Los problemas de Panamá no son por falta de recursos ni tampoco porque no existan condiciones para su desarrollo pleno, tienen que ver más con sus estructuras institucionales. El primero y más grave de todos los problemas es el sistema educativo que condena a los jóvenes a un método de pensamiento mediocre, que solo vende la recompensa de un buen empleo.
Luego se devela la gran mentira de un sistema económico desfasado que margina selectivamente a un grupo vulnerable, que precisamente proviene de ese sector educativo obsoleto y mezquino que esconde el conocimiento y lo reduce a una simple calificación, dentro de un proceso de enseñanza diseñado para estandarizar con alevosía a un estrato previamente definido.

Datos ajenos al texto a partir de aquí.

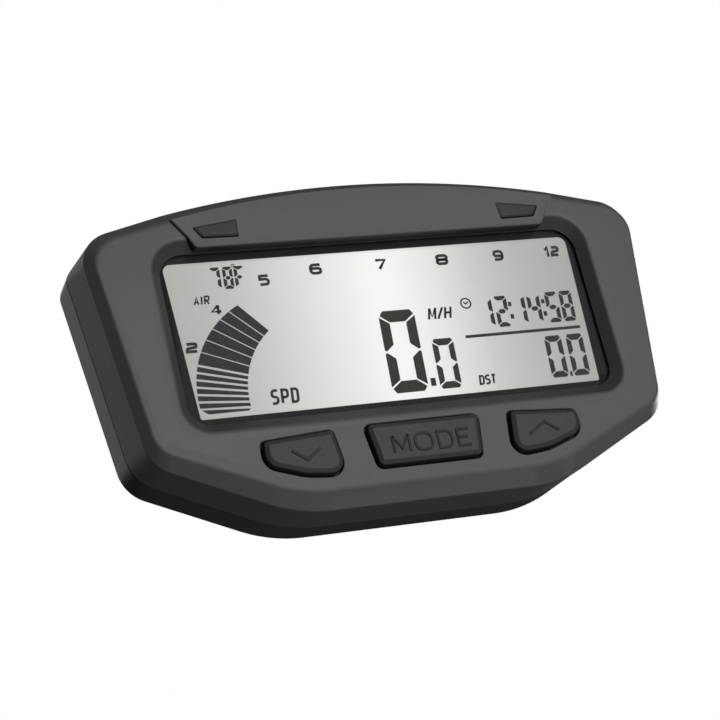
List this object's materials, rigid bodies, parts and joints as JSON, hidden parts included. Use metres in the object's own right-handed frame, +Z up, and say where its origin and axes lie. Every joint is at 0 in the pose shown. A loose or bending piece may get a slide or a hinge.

De la falta de institucionalidad y de la justicia mejor ni hablar, ya que la mayoría de los delitos se podrían prevenir con la premisa de la certeza del castigo. Pero al ser la justicia selectiva, genera la sensación por parte de algunos individuos de que si apuestan al “juega vivo” podrían salir librados y bien servidos, si cuentan con algo de suerte o influencias que los salve de los barrotes de una cárcel.
La eterna disyuntiva de que la policía los arresta con las manos en la masa, pero órgano Judicial a través de un escabroso proceso de selección conveniente, decide sobre quién cae o no, el peso de la ley. Para colmo de males, la corrupción tomó la forma de persecución política y hace de todo menos parecer tipificable.
Solo resta la voluntad de los que creen estar lejos del “caldero del diablo” y se sienten con derecho a criticar las acciones del prójimo, hasta que aparece alguna acción que lo embarra a él o a su entorno, para recordar que existe un sistema judicial conveniente y flexible para que los libre de todo mal.
Todas estas distorsiones hacen que la población pierda los parámetros entre lo correcto e incorrecto, dejando una zanja más amplia y conveniente para el libre albedrío.